Auckland Council, created by Parliament without a referendum in 2010, is one of the country's five unitary councils, which combine the functions of regional and district councils.
Northern Rodney, with 24,000 people, and Waiheke (9000) would be smaller than three of the other four unitary councils Tasman (50,000), Gisborne (48,000) and Marlborough (45,500), although bigger than the Chatham Islands (600).
A report for the commission by consultants Morrison Low found in August that a Northern Rodney unitary council would face a deficit of $13.5 million a year based on the current costs of Auckland Council services for the area and current rates.
It said rates would have to jump by 48 per cent to cover the deficit.
However a report by Rotorua-based APR Consultants for the Northern Action Group on November 14 challenged Morrison Low's assumption that the costs of Auckland Council services for the area would not change.
Instead, APR assumed that costs per person would be about the same as for the Tasman, Gisborne and Marlborough unitary councils, and estimated that the operating position of a Northern Rodney unitary council would be between a $5.5m deficit and a $5m surplus.
The commission's final decision says Morrison Low overestimated the amount of debt, and costs related to "regional sports, other overheads and finance", that would be taken on by a Northern Rodney council. On this basis it now says a Northern Rodney council would have a deficit of between $5.6m and $7.6m, requiring a rates increase of 20 to 27 per cent.
It says a Waiheke unitary council would have a deficit of between $1.2m and $2m a year, requiring rate hikes of 8 to 13 per cent.
It found that splitting either area out of Auckland Council would also "fragment the current and future metropolitan areas of Auckland and constrain the council's ability to manage growth in an integrated way".
Northern Action Group chairman Bill Townson, who has led the Rodney group since it lodged its bid to leave Auckland in 2013, said the group would now move to "Plan B and Plan C".
"Plan B is we are seriously considering legal action. We have to get in before December 22 and we'll be talking to our lawyers," he said.
"Plan C is the promised binding referendum that New Zealand First has promised, and they are working on that."
The action group has already gone to the High Court once to challenge the commission's initial decision in 2014 not to assess its application. The court ruled that the commission was wrong in law, and the commission then agreed to consider the application.
However the political option looks bleak. National MPs Mark Mitchell and Matt King said they opposed a referendum.

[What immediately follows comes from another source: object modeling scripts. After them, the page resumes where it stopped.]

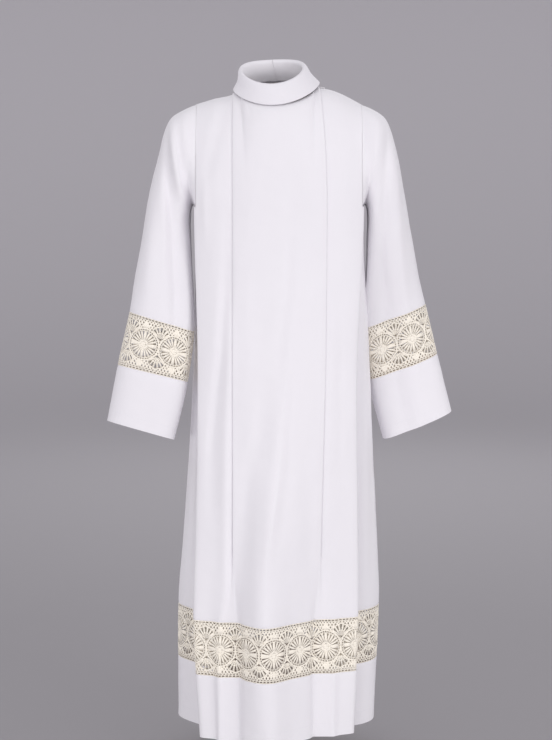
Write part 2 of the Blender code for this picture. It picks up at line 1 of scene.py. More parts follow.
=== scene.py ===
"""The looks of the alb: pressed white cloth in soft folds, with ecru lace let into the skirt and sleeves.

Every piece is a thin shell on the form of its CAD node, made from the same tables of lines and rings at a
finer step, with the creases added. Sizes are metres. Right and left are the wearer's, so right is at -X.
"""

from collections import namedtuple
from math import ceil, cos, pi, radians, sin

import bpy
import numpy as np
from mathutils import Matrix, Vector


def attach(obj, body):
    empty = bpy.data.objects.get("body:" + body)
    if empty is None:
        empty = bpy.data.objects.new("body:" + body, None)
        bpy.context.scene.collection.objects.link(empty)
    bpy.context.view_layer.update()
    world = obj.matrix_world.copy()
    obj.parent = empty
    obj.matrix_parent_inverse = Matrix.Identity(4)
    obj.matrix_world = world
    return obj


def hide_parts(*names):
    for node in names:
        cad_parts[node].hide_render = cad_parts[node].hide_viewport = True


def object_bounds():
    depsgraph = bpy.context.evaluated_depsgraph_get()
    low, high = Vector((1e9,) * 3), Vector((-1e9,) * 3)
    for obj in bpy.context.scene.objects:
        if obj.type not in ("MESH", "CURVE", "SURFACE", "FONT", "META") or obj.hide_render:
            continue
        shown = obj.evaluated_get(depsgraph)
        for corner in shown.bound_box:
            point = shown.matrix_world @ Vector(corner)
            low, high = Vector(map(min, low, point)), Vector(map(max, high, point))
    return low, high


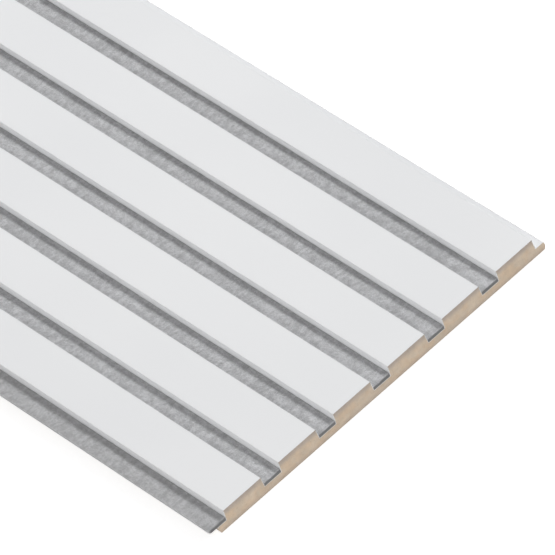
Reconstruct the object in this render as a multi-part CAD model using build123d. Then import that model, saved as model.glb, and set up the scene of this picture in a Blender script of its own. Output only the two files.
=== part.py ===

"We don't feel a binding referendum is necessary, but we understand that during the election campaign NZ First leader Winston Peters promised one to the Northern Action Group," they said. "The Deputy Prime Minister is now in a position to deliver on this promise."
Townson said an opt-in poll of 2000 people through polling booths in local shops in 2013 found that 94 per cent of Northern Rodney people supported a breakaway.
A UMR poll of 289 people in the Wellsford and Warkworth subdivisions of the Rodney ward, taken for the commission in October, found that 70 per cent supported "a change in the way [local government] is organised" in the Rodney area.
Across a wider sample of 600 in the whole Rodney ward, the main reasons cited for change were a need to invest more in infrastructure (28 per cent), needing more benefits for the amount paid in rates (22 per cent) and Auckland Council being "too big" or "inefficient" (15 per cent).
Rodney Local Board chairwoman Beth Houlbrooke said she was satisfied and relieved by the decision.
"We wouldn't want to be split in two. We have a small enough budget as it is. Halving that would not have been a good outcome overall," she said.
Local board member Tessa Berger also welcomed the decision.
"The Local Government Commission has refused to turn the clock back 63 years on regional governance, and determined that a Northern Rodney unitary authority is unviable," she said.
"This will be no surprise to those who have an understanding for huge range of expertise and services that a unitary authority is legally obligated to deliver. Ratepayers can't be expected to stump up another 20 per cent for rates, and transition costs on top of that."
The commissioners
• Sir Wira Gardiner (chair), former chief executive of Ministry of Māori Development.
• Geoff Dangerfield (led this inquiry), former chief executive of Ministry of Economic Development.